42In all of those circumstances I am not satisfied that Royal Guardian should, as yet, be released from its implied undertaking in relation to the documents in question. A different view may be taken if those who produced their business records to the Court are given an opportunity to be heard. They may oppose Royal Guardian's application and if they do, their position must be considered.
43In these proceedings Royal Guardian pursues the payments in issue, relying on contractual and statutory obligations which it claims lay between it and Ms Nguyen and Mr Stolyar. It does not pursue a claim in fraud. It does not seem to me that it is obliged to do so. It is not in issue that Royal Guardian is entitled to make a report to the police. Given the nature of the documents which have now come into its hands, it is apparent that they are relevant to a consideration of an allegation of fraud, if made to the police. That there is a possibility that the police will decide to investigate and may take a view that an offence has been committed, with the result that charges are laid and that this may have an impact on the parties' pursuit of these proceedings, is not itself a basis for refusing the release which Royal Guardian seeks from the undertaking.
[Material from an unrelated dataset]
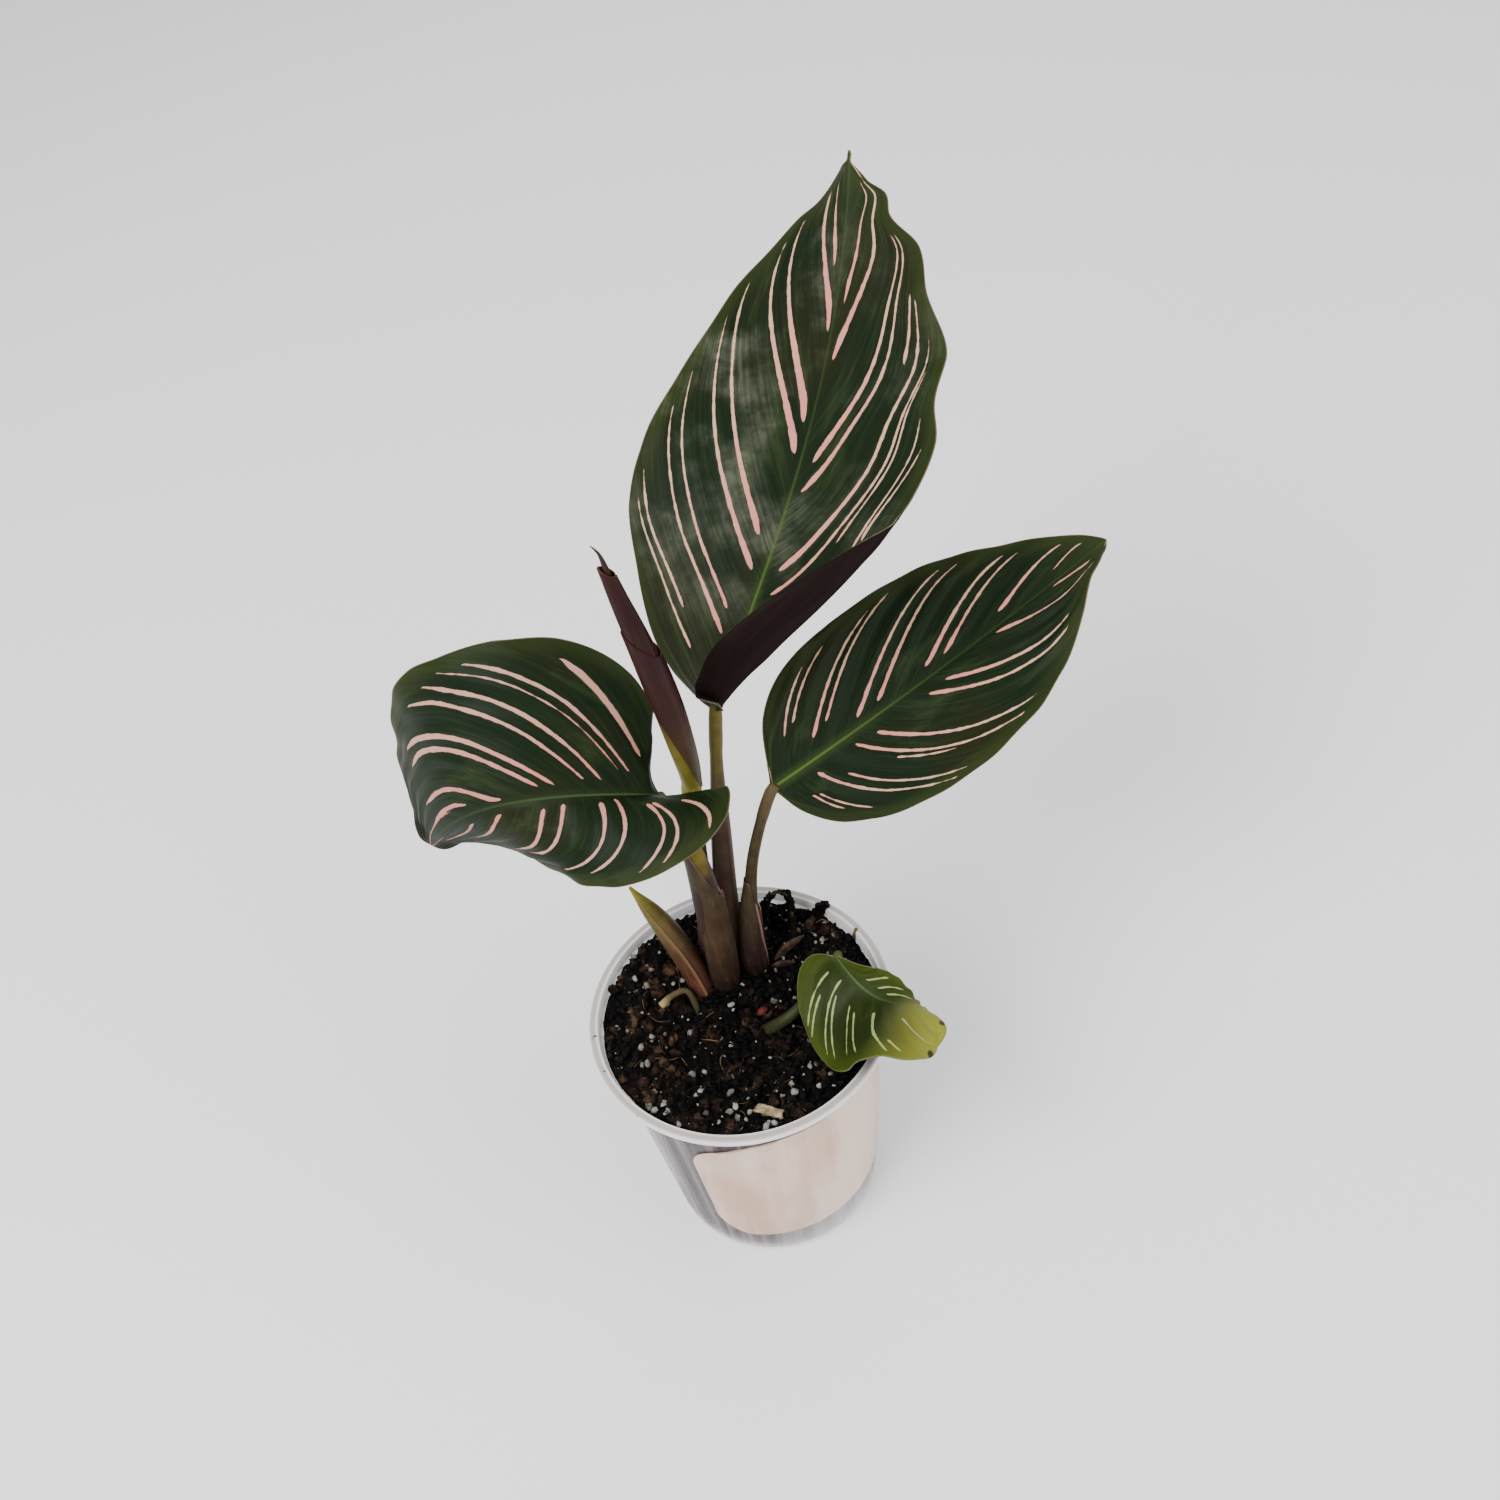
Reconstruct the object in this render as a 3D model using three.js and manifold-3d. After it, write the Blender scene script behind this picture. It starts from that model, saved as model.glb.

44If those who produced the documents in question to the Court have no objection to their business records being produced to the police, it is difficult to see that a basis for Royal Guardian's release from its implied undertaking would not thereupon arise in the present circumstances
45I have not been persuaded, however, that the Court's discretion should at this stage be exercised in the way which Royal Guardian has urged. In the circumstances I take the view that its motion should not be dismissed, but it should be given leave to further pursue its application, if it wishes, after service of the motion upon those who have produced the documents to the Court.